The original study found that Singaporeans rewarded their friends much more than they punished them, which could be seen positively as loyalty or negatively as nepotism. Americans were much more likely than Singaporeans to punish their friends for bad behavior.
[...] People from rice provinces were more likely to show loyalty/nepotism [...]. In their treatment of strangers, people from rice and wheat provinces did not differ. (Talhelm et al., 2014)
Gene-culture
co-evolution?
Interestingly,
these findings come from people who have no connection to farming of either
sort. If these psychological traits have survived the transition to a
post-agricultural and largely urban society, how are they passed on? The
question is raised by the authors:
[…] perhaps the parts of culture and thought style we measured are more resistant to change. Or perhaps modernization simply takes more generations to change cultural interdependence and thought style. However, most of our participants were born after China's reform and opening, which started in 1978. Furthermore, Japan, South Korea, and Hong Kong modernized much earlier than China, but they still score less individualistic on international studies of culture than their wealth would predict. (Talhelm et al., 2014)

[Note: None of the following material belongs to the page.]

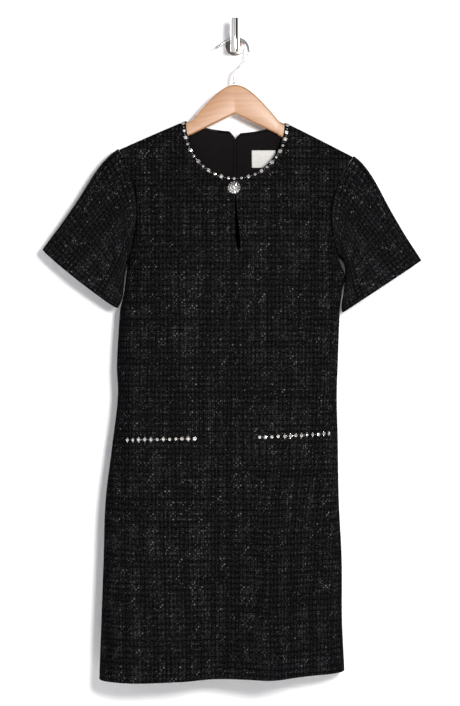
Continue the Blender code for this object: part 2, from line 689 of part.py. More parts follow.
def zip_slider_and_pull():
    """The slider stands on the back's outer face; the pull's crossbar lies under its crown."""
    x = section(SLIDER_CENTRE_Z, "centre")
    base_y = max(back_y(x + reach, SLIDER_CENTRE_Z + rise) for reach in (-0.004, 0.004)
                 for rise in (-0.006, 0.006)) + GAP
    face_y = base_y + SLIDER_THICKNESS
    pivot_y = face_y + CROWN_OPENING_HEIGHT / 2
    metal = chrome()
    plate = box("zip_slider", (x - SLIDER_WIDTH / 2, base_y, SLIDER_CENTRE_Z - SLIDER_HEIGHT / 2),
                (x + SLIDER_WIDTH / 2, face_y, SLIDER_CENTRE_Z + SLIDER_HEIGHT / 2), metal)
    inside, outside = CROWN_OPENING_HALF_LENGTH, CROWN_OPENING_HALF_LENGTH + CROWN_THICKNESS
    foot, under, top = face_y - 0.0006, face_y + CROWN_OPENING_HEIGHT, \
        face_y + CROWN_OPENING_HEIGHT + CROWN_THICKNESS
    outline = [(foot, -outside), (top - 0.0006, -outside), (top, -inside), (top, inside),
               (top - 0.0006, outside), (foot, outside), (foot, inside), (under, inside),
               (under, -inside), (foot, -inside)]
    crown = prism("crown_guide", [(y, SLIDER_CENTRE_Z + z) for y, z in outline],
                  x - CROWN_WIDTH / 2, x + CROWN_WIDTH / 2, "X", metal)
    combine(plate, crown, "UNION")

    half, bar = PULL_WIDTH / 2, PULL_THICKNESS / 2
    tip = bar - PULL_LENGTH
    tab_outline = [(-half + 0.0008, bar), (half - 0.0008, bar), (half, bar - 0.0008)]
    tab_outline += [(half * math.cos(a) * 0.8, tip + half * (1 - math.sin(a)))
                    for a in (math.radians(10 + 20 * k) for k in range(9))]
    tab_outline += [(-half, bar - 0.0008)]
    pull = prism("zip_pull", tab_outline, -PULL_THICKNESS / 2, PULL_THICKNESS / 2, "Y", metal)
    eye_outline = [(-PULL_EYE_WIDTH / 2, -bar), (PULL_EYE_WIDTH / 2, -bar),
                   (PULL_EYE_WIDTH / 2, -bar - PULL_EYE_LENGTH), (-PULL_EYE_WIDTH / 2, -bar - PULL_EYE_LENGTH)]
    eye = prism("eye_guide", eye_outline, -0.003, 0.003, "Y", metal)
    for piece in (pull, eye):
        piece.location = (x, pivot_y, SLIDER_CENTRE_Z)
    combine(pull, eye, "DIFFERENCE")


# ---------------------------------------------------------------- hanger and wall hook

def hanger_top(x):
    hump = HANGER_TOP - HUMP_SLOPE * (math.hypot(x, HUMP_SOFTNESS) - HUMP_SOFTNESS)
    return max(hump, shoulder_height(x) - ARM_CLEARANCE)


def hanger_bottom(x):
    if abs(x) < ARM_START:
        return HANGER_NOTCH - NOTCH_SLOPE * abs(x)
    return hanger_top(x) - ARM_HEIGHT


def hanger_section(x, height_share):
    """One rounded-edge section of the wood across X, its height shrunk about its middle at the tips."""
    top, bottom = hanger_top(x), hanger_bottom(x)
    middle, half_height = 0.5 * (top + bottom), 0.5 * (top - bottom) * height_share
    round_off = min(HANGER_EDGE_ROUND, half_height)
    ring = []
    for quarter, (face, end) in enumerate(((1, 1), (-1, 1), (-1, -1), (1, -1))):
        for step in range(3):
            turn = math.radians(90 * quarter + 45 * step)
            ring.append((x, HANG_Y + face * (HANGER_HALF_THICKNESS - HANGER_EDGE_ROUND)
                         + HANGER_EDGE_ROUND * math.cos(turn),
                         middle + end * (half_height - round_off) + round_off * math.sin(turn)))
    return ring


def hanger():
    """The wooden body, lofted along its span, with a drilled hole for the hook's shank."""
    stations = [HANGER_HALF_SPAN * (2 * k / HANGER_STATIONS - 1) for k in range(HANGER_STATIONS + 1)]
    sections = [(-HANGER_HALF_SPAN - ARM_END, TIP_SHARE)] + [(x, 1.0) for x in stations]
    sections += [(HANGER_HALF_SPAN + ARM_END, TIP_SHARE)]
    body = bmesh.new()
    rings = [[body.verts.new(place) for place in hanger_section(x, share)] for x, share in sections]
    for ring, following in zip(rings, rings[1:]):
        for k in range(len(ring)):
            after = (k + 1) % len(ring)
            body.faces.new((ring[k], ring[after], following[after], following[k]))
    body.faces.new(rings[0])
    body.faces.new(rings[-1])
    made = finish("hanger", body, wood())
    radius, above = WIRE_RADIUS + HOLE_CLEARANCE, 0.010
    bore = turned("bore_guide", [(0, -BORE_DEPTH), (radius, -BORE_DEPTH), (radius, above), (0, above)], 16, wood())
    bore.location = (WIRE_X, HANG_Y, HANGER_TOP)
    combine(made, bore, "DIFFERENCE")


def hanger_hook():
    """The bent wire, on a smooth curve through its route."""
    route = []
    for k in range(len(WIRE_ROUTE) - 1):
        around = [WIRE_ROUTE[min(max(k + step, 0), len(WIRE_ROUTE) - 1)] for step in (-1, 0, 1, 2)]
        for step in range(WIRE_STEPS):
            t = step / WIRE_STEPS
            route.append((catmull_rom(*(corner.x for corner in around), t), HANG_Y,
                          catmull_rom(*(corner.z for corner in around), t)))
    route.append((WIRE_ROUTE[-1].x, HANG_Y, WIRE_ROUTE[-1].z))
    curve = bpy.data.curves.new("hanger_hook", "CURVE")
    curve.dimensions = "3D"
    curve.bevel_depth = WIRE_RADIUS
    curve.bevel_resolution = 2
    curve.use_fill_caps = True
    spline = curve.splines.new("POLY")
    spline.points.add(len(route) - 1)
    for point, place in zip(spline.points, route):
        point.co = (*place, 1.0)
    curve.materials.append(chrome())
    bpy.context.scene.collection.objects.link(bpy.data.objects.new("hanger_hook", curve))


def wall_hook():
    """A round flange on the wall, and a stem that carries an upright bar."""
    flange = turned("wall_flange", [(0, 0), (FLANGE_RADIUS, 0), (FLANGE_RADIUS, FLANGE_THICKNESS - EDGE_ROUND),
                                    (FLANGE_RADIUS - EDGE_ROUND, FLANGE_THICKNESS), (0, FLANGE_THICKNESS)],
                    ROUND_SIDES, chrome())
    flange.rotation_euler = (math.radians(90), 0, 0)
    length = BAR_TOP - BAR_BOTTOM
    bar = turned("wall_bar", [(0, 0), (BAR_RADIUS - EDGE_ROUND, 0), (BAR_RADIUS, EDGE_ROUND),
                              (BAR_RADIUS, length - EDGE_ROUND), (BAR_RADIUS - EDGE_ROUND, length), (0, length)],
                 ROUND_SIDES, chrome())
    bar.location = (0, BAR_Y, BAR_BOTTOM)
    stem_length = abs(BAR_Y) - FLANGE_THICKNESS - GAP
    stem = turned("stem_guide", [(0, 0), (STEM_RADIUS, 0), (STEM_RADIUS, stem_length), (0, stem_length)],
                  28, chrome())
    stem.location = (0, -FLANGE_THICKNESS - GAP, 0)
    stem.rotation_euler = (math.radians(90), 0, 0)
    combine(bar, stem, "UNION")


# ---------------------------------------------------------------- the whole object

def build():
    for old in list(bpy.data.objects):
        bpy.data.objects.remove(old)
    panel("front", front_y, (LEFT, RIGHT), False)
    panel("back_left", back_y, (LEFT,), True)
    panel("back_right", back_y, (RIGHT,), True)
    for side, word in ((LEFT, "left"), (RIGHT, "right")):
        sleeve(f"sleeve_{word}", side)
        back_facing(f"back_facing_{word}", side)
        neck_trim(f"neck_trim_{word}", side)
        pocket_trim(f"pocket_trim_{word}", side)
    label()
    button()
    zip_tape()
    zip_slider_and_pull()
    hanger()
    hanger_hook()
    wall_hook()


build()
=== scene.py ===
import math
import random
from collections import namedtuple

import bmesh
import bpy
import numpy as np
from mathutils import Matrix, Vector


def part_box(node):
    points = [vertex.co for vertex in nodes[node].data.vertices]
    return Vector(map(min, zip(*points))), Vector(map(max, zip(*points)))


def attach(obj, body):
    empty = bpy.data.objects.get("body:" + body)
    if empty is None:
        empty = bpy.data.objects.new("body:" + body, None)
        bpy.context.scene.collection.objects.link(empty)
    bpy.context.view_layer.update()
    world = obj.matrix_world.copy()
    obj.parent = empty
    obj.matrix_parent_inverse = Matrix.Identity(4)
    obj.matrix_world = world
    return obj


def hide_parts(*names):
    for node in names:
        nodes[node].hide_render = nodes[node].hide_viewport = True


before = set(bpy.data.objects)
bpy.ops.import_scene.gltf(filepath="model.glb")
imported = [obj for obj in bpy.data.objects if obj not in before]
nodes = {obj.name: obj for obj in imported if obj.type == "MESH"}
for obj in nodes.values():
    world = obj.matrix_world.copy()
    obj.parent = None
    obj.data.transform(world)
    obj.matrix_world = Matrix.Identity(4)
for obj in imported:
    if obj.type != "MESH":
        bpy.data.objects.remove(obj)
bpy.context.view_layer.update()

rng = random.Random(11)

# ---------------------------------------------------------------- the dress's own sizes

WALL = 0.002
GAP = 0.0003
HANG_Y = -0.040
LEFT, RIGHT = -1, 1
Corner = namedtuple("Corner", "x z")
NECK_POINT = {LEFT: Corner(-0.0805, -0.1270), RIGHT: Corner(0.0820, -0.1300)}
SHOULDER_POINT = {LEFT: Corner(-0.1887, -0.1740), RIGHT: Corner(0.1920, -0.1855)}
UNDERARM = {LEFT: Corner(-0.1757, -0.3560), RIGHT: Corner(0.1690, -0.3470)}
CUFF_OUTER = {LEFT: Corner(-0.3108, -0.3368), RIGHT: Corner(0.3010, -0.3547)}
CUFF_INNER = {LEFT: Corner(-0.1925, -0.4295), RIGHT: Corner(0.1765, -0.4372)}
HEM_HEIGHT = {LEFT: -1.0310, RIGHT: -1.0200}
FRONT_NECK_BOTTOM = -0.2205
BACK_NECK_DROP = 0.0165
NOTCH_WIDTH = 0.0095
NOTCH_DEPTH = 0.0095
CROSS_FRONT_INSET = 0.024
SHOULDER_ROUND = 0.010
SWELL_DROP = 0.120
ROOF_SOFTNESS = 0.040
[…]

The authors do not use the term "gene-culture co-evolution" but this seems to be the explanation they implicitly favor. Over many generations, rice farming has selected for a certain package of psychological traits, i.e., less abstract thinking and more functional "holistic" thinking; less individualism and more collectivism; and less impartiality toward strangers and more favoritism towards kin and friends.
The predominance of
rice farming in East Asia may thus explain why East Asian cultures have
developed their pattern of psychological traits:
The rice theory can explain wealthy East Asia's strangely persistent interdependence. China has a rice-wheat split, but Japan and South Korea are complete rice cultures. Most of China's wheat provinces devote less than 20% of farmland to rice paddies. None of Japan's 9 regions or South Korea's 16 regions has that little rice (except for two outlying islands). Japan and Korea's rice legacies could explain why they are still much less individualistic than similarly wealthy countries. (Talhelm et al., 2014)
References
Talhelm, T., X.
Zhang, S. Oishi, C. Shimin, D. Duan, X. Lan, and S. Kitayama. (2014).
Large-scale psychological differences within China explained by rice versus
wheat agriculture, Science, 344, 603-607.